Technical Breakdown: Support Levels Under Threat
The daily chart for Brent shows a descending channel forming since the $81.50 rejection on June 12. The 20-day moving average sits at $79.80, already breached. The next critical support zone is $77.50–$77.80, which corresponds to the 50-day MA and the June 4 swing low. A close below $78.00 would open the door to $76.20, the 100-day MA.
Resistance has hardened at $79.50–$79.80. Any intraday bounce will need to clear that zone with conviction to shift the near-term bias. The RSI on the 4-hour chart is at 42, not yet oversold, suggesting further downside before dip-buyers step in with conviction.
Key levels to watch:
- Support: $77.80 (50-day MA), $76.20 (100-day MA), $74.50 (June low)
- Resistance: $79.50 (20-day MA), $80.80 (June high), $81.50 (multi-week resistance)
Cross-Market Dynamics: FX and Gold Weigh In
The correlation between Brent and the broader risk complex is currently negative — unusual for a geopolitical premium environment. Gold is down 0.44% at $4,305.50/oz, and silver is sliding 2.27% to $68.32/oz. Typically, geopolitical stress lifts both crude and precious metals. Today’s divergence suggests the market is treating the crude sell-off as a supply-side repricing rather than a macro risk-off move.
The USD/CAD rally to 1.4101 (+0.76%) reinforces this view. Canada’s dollar is acutely sensitive to crude prices, and a weaker Brent is dragging the loonie lower. Meanwhile, AUD/USD is down 0.39% at 0.7038, reflecting a broader commodity currency retreat that aligns with the crude narrative.
Natural gas at $3.17/MMBtu (-2.04%) adds a bearish tailwind. Lower gas prices reduce the incentive for fuel switching away from oil, capping any potential demand-side support for crude in the power generation sector.
Scenario Framework for the Week Ahead
Bearish scenario (55% probability): Brent closes below $78.00 within the next two sessions. A sustained break would trigger stop-loss selling from algorithmic and trend-following funds, accelerating the decline toward $76.20. This scenario requires no new escalation in Middle East tensions and a firmer USD.
Neutral scenario (30% probability): Brent holds $77.80–$78.50 as dip buyers emerge, but rallies fail at $79.50. Range-bound trade with a bearish bias, waiting for the next catalyst — likely the weekly EIA inventory report or a diplomatic statement.
Bullish scenario (15% probability): A surprise disruption — pipeline outage, tanker seizure, or escalation — re-inflates the risk premium. Brent would need to reclaim $80.00 quickly. This is increasingly viewed as a tail risk given the current price action.
Desk View
- The geopolitical risk premium in Brent is thinning rapidly, with the spread against WTI compressing as diplomatic channels appear to gain traction.
- Technicals point to a test of $77.80 support; a close below $78.00 would confirm a bearish bias toward $76.20.
- Cross-asset signals are aligned against crude: a stronger USD, weaker gold, and sliding natural gas all reinforce the downside.

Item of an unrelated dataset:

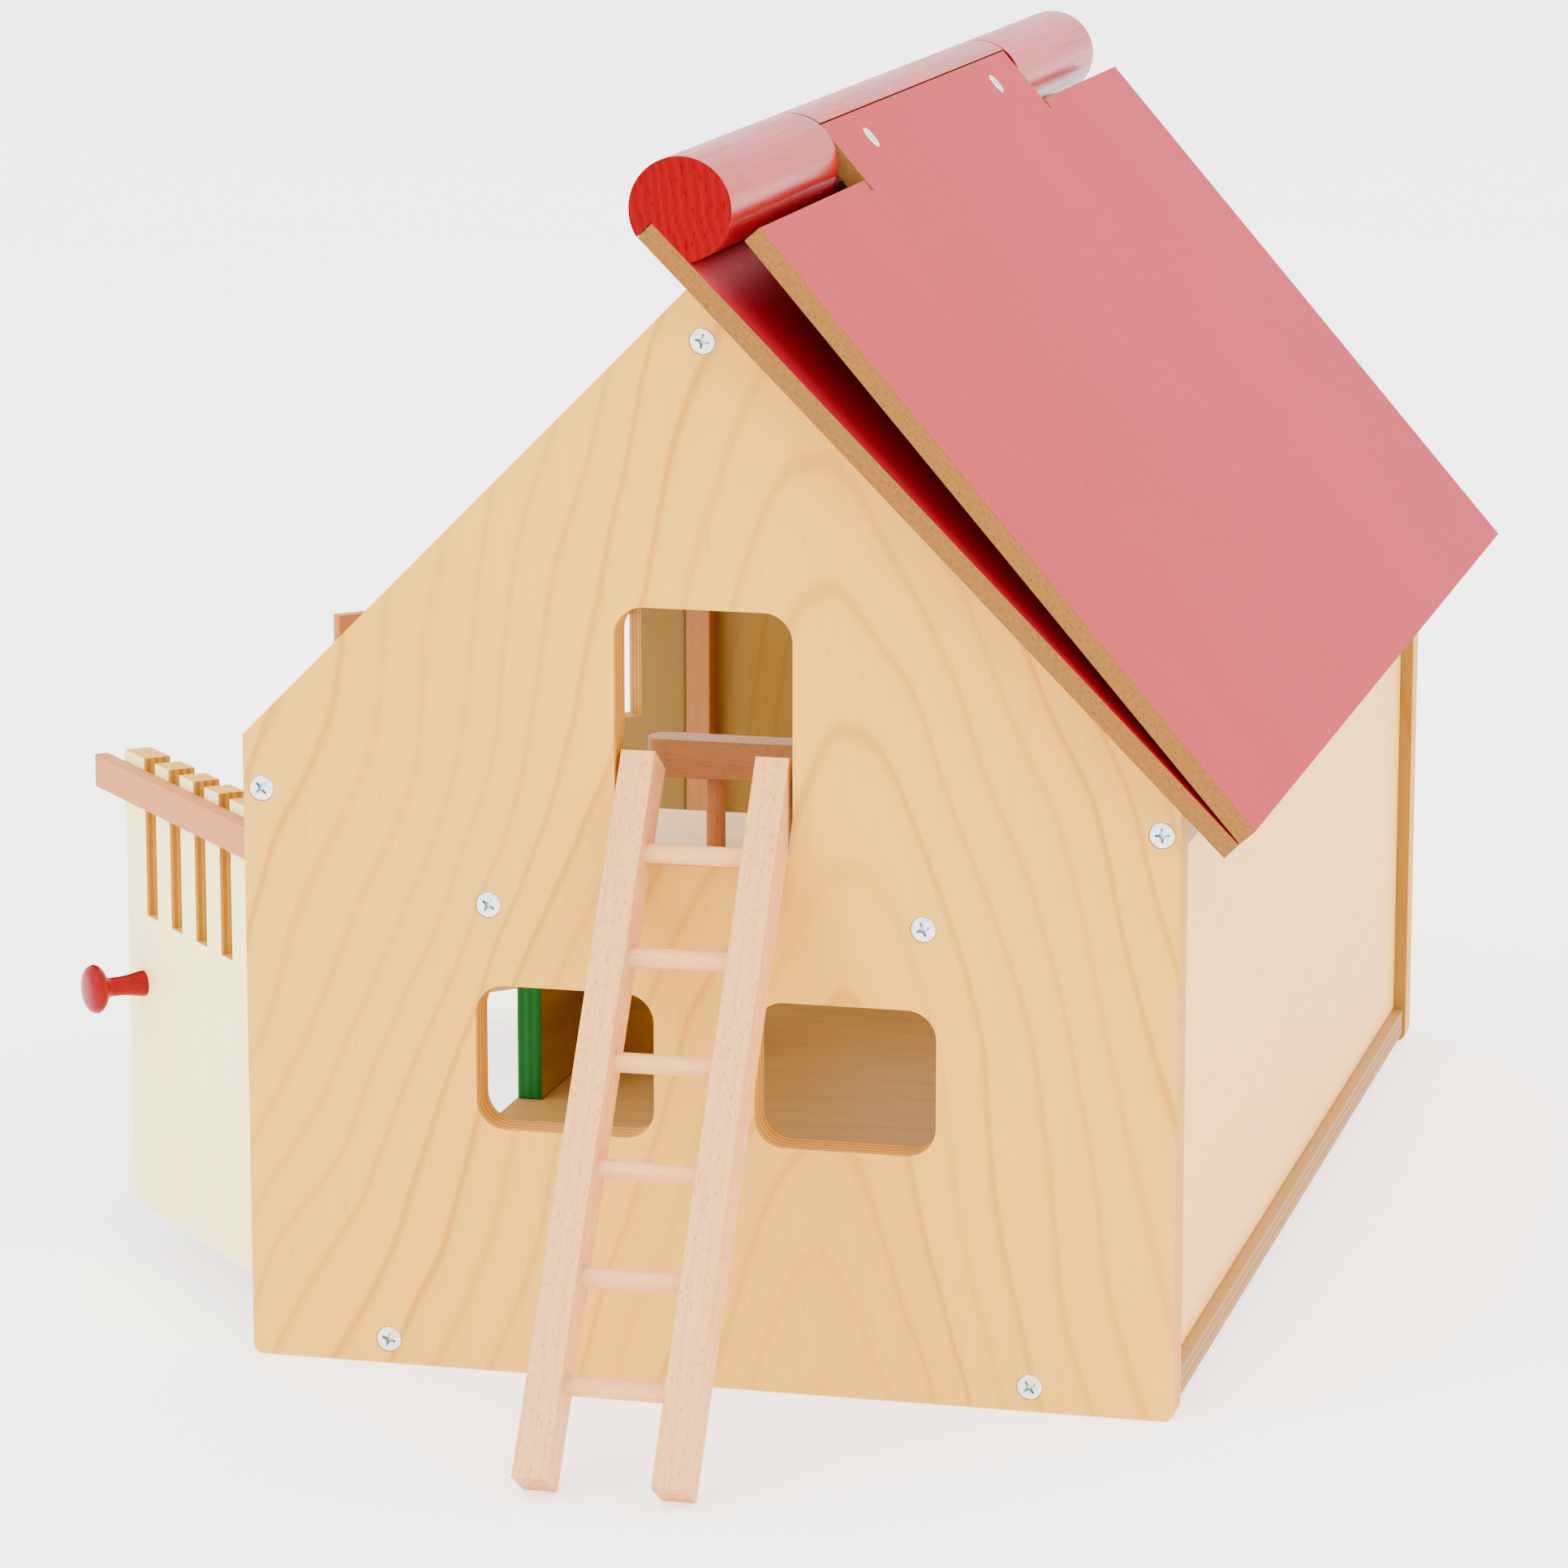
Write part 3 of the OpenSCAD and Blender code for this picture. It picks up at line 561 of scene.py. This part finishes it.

- Traders should watch the $79.50 resistance level for any short-covering rally; failure to reclaim it keeps the path of least resistance lower.
Risk Disclaimer: This analysis is for informational purposes only and does not constitute investment advice. Commodity markets carry significant risk, including total loss of principal. Past performance is not indicative of future results. Always conduct your own due diligence before trading.